40 artistas em onze locais
Até logo à noite, o fado é rei e senhor no Porto onde o Caixa Ribeira junta cerca de 40 artistas em onze locais emblemáticos. O evento começou ontem, mas hoje também, os espetadores podem seguir o roteiro ao som das preferências artísticas ou até mesmo curiosidade. "Transversal", o festival "consolida, nesta edição, a presença no Porto e no Norte, onde há também fado e bons artistas", garante ao DN Alberto Rocha. Sem tradição declarada, "o Porto tem grandes fadistas - a Maria da Fé é um grande exemplo - e o Norte está muito bem representado. Aliás, a Gisela João é também prova disso. O alinhamento é muito forte e é um privilégio reunir os melhores fadistas do mundo", resume Luís Montez, o anfitrião de um festival que integra a programação oficial das Festas da Cidade. Orgulhoso pela adesão do público, o promotor lembra que "o festival une a vertente musical à gastronomia, à arquitetura e à história da cidade", sendo que serve de cicerone a quem entra nos espaços para ouvir fado e acaba por ver o que há na cidade onde vive. Afinal, "há pessoas do Porto que não conhecem, por exemplo, a Igreja de São Francisco e que ficam extasiadas quando lhes mostro o Salão Árabe", frisa Montez, acrescentando que "a âncora aqui é o fado e depois as pessoas ficam maravilhadas com o que veem".
Além do Palácio da Bolsa e da Igreja de São Francisco, o velho casario ganha vida com as guitarras clássicas a decoraram as ruas e a assinalarem outros locais onde há espetáculos, como o mercado Ferreira Borges, a cave da Casa Ermelinda Freitas, no Cais da Estiva - onde o fado também se mostra à janela -, a antiga Junta de Freguesia de São Nicolau, o Palco Caixa junto à Alfândega, e a Casa do Infante "a novidade no roteiro desta edição". Descrito como surpresa, os locais e hora do concerto de Gisela João "serão anunciados durante o dia de sábado [hoje] nas redes sociais, no site e por elementos do staff", revela Alberto Rocha, satisfeito "pela garantia de que não vai chover".

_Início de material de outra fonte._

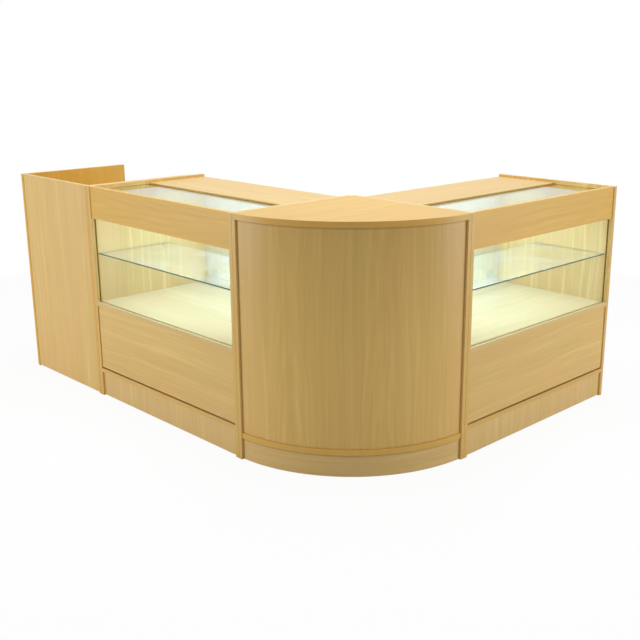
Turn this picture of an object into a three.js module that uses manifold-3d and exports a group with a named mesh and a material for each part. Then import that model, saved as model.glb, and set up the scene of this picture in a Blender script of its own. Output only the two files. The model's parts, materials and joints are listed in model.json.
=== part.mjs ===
// An L-shaped checkout counter for a shop: a till block, a half-glass showcase, a quadrant corner unit
// and a second, identical showcase. Millimetres, +Z up, the floor at z = 0, and the origin at the
// middle of the footprint's bounding box. The left wing runs along -X with its customer side facing
// -Y; the right wing runs along +Y with its customer side facing +X.
import * as THREE from "three";
import { mergeVertices } from "three/addons/utils/BufferGeometryUtils.js";
import Module from "manifold-3d";

const wasm = await Module();
wasm.setup();

// ---- Driving dimensions ----------------------------------------------------------------------
const HEIGHT = 950; // floor to the top of the panels
const DEPTH = 610; // customer side to staff side, showcases and corner
const CASE_WIDTH = 1000; // one showcase
const TILL_WIDTH = 600;
const TILL_DEPTH = 550; // customer side to staff side
const BOARD = 18; // melamine-faced board
const JOINT_GAP = 1; // between neighbouring units

const GLASS = 6; // every pane
const GROOVE_PLAY = 0.5; // groove wall to pane, each side
const GROOVE_DEPTH = 7;
const PANE_BITE = 6; // how far a pane enters its groove

const BASE_TOP = 130; // upper face of the base boards
const DECK_TOP = 438; // upper face of the display deck
const FASCIA_BOTTOM = 812;
const FASCIA_SETBACK = 4;
const LOWER_PANEL_SETBACK = 4;
const LOWER_PANEL_THICKNESS = 15;
const LOWER_PANEL_SIDE_GAP = 3; // shadow lines at its sides and foot
const LOWER_PANEL_FOOT_GAP = 6;
const PLINTH_SETBACK = 8;
const PLINTH_LIFT = 2; // clear of an uneven floor
const WORKTOP_DROP = 12; // worktop below the end panels' tops
const WORKTOP_DEPTH = 305;

const SHELF_BOTTOM = 650;
const SHELF_DEPTH = 360;
const SHELF_FRONT_GAP = 4; // behind the front glass
const SHELF_SIDE_GAP = 2;
const PEG_INSET = 26; // peg centre from the shelf's front and rear edges

const DOOR_THICKNESS = 6;
const DOOR_OVERLAP = 28;
const DOOR_END_PLAY = 1;
const TRACK_HEIGHT = 27;
const TRACK_FLOOR = 3;
const TRACK_WALL = 2;
const TRACK_MIDDLE_WALL = 4;
const TRACK_GROOVE = 8;
const TRACK_REAR_GAP = 1; // track to the unit's rear face
const DOOR_GLIDE = 0.5; // door foot above the track floor
const DOOR_TOP_BITE = 12; // door into the top track
const PULL = { length: 48, height: 34, fromEdge: 67, fromFoot: 42 }; // finger slot, right through

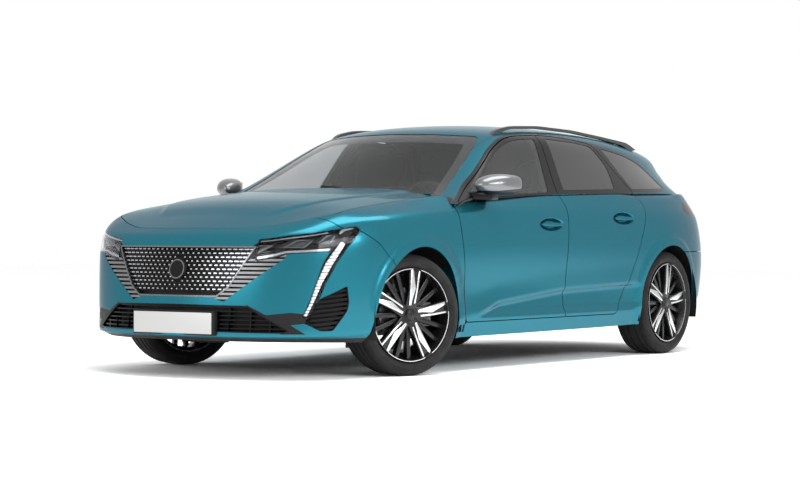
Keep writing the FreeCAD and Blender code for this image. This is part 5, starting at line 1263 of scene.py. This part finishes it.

Ainda antes de o festival lançar os primeiros acordes, chegou ontem às lojas a coletânea do Caixa Ribeira"16 com dois discos alinhados com o que acontece agora na Invicta. Para breve, está previsto o lançamento ainda do álbum alusivo ao Caixa Alfama, o precursor do evento a Norte, e que se repetirá em setembro, em Lisboa. "As datas e os primeiros artistas serão anunciadas na próxima terça-feira", revela Luís Montez, garantindo já "a terceira edição do Caixa Ribeira e outras mais".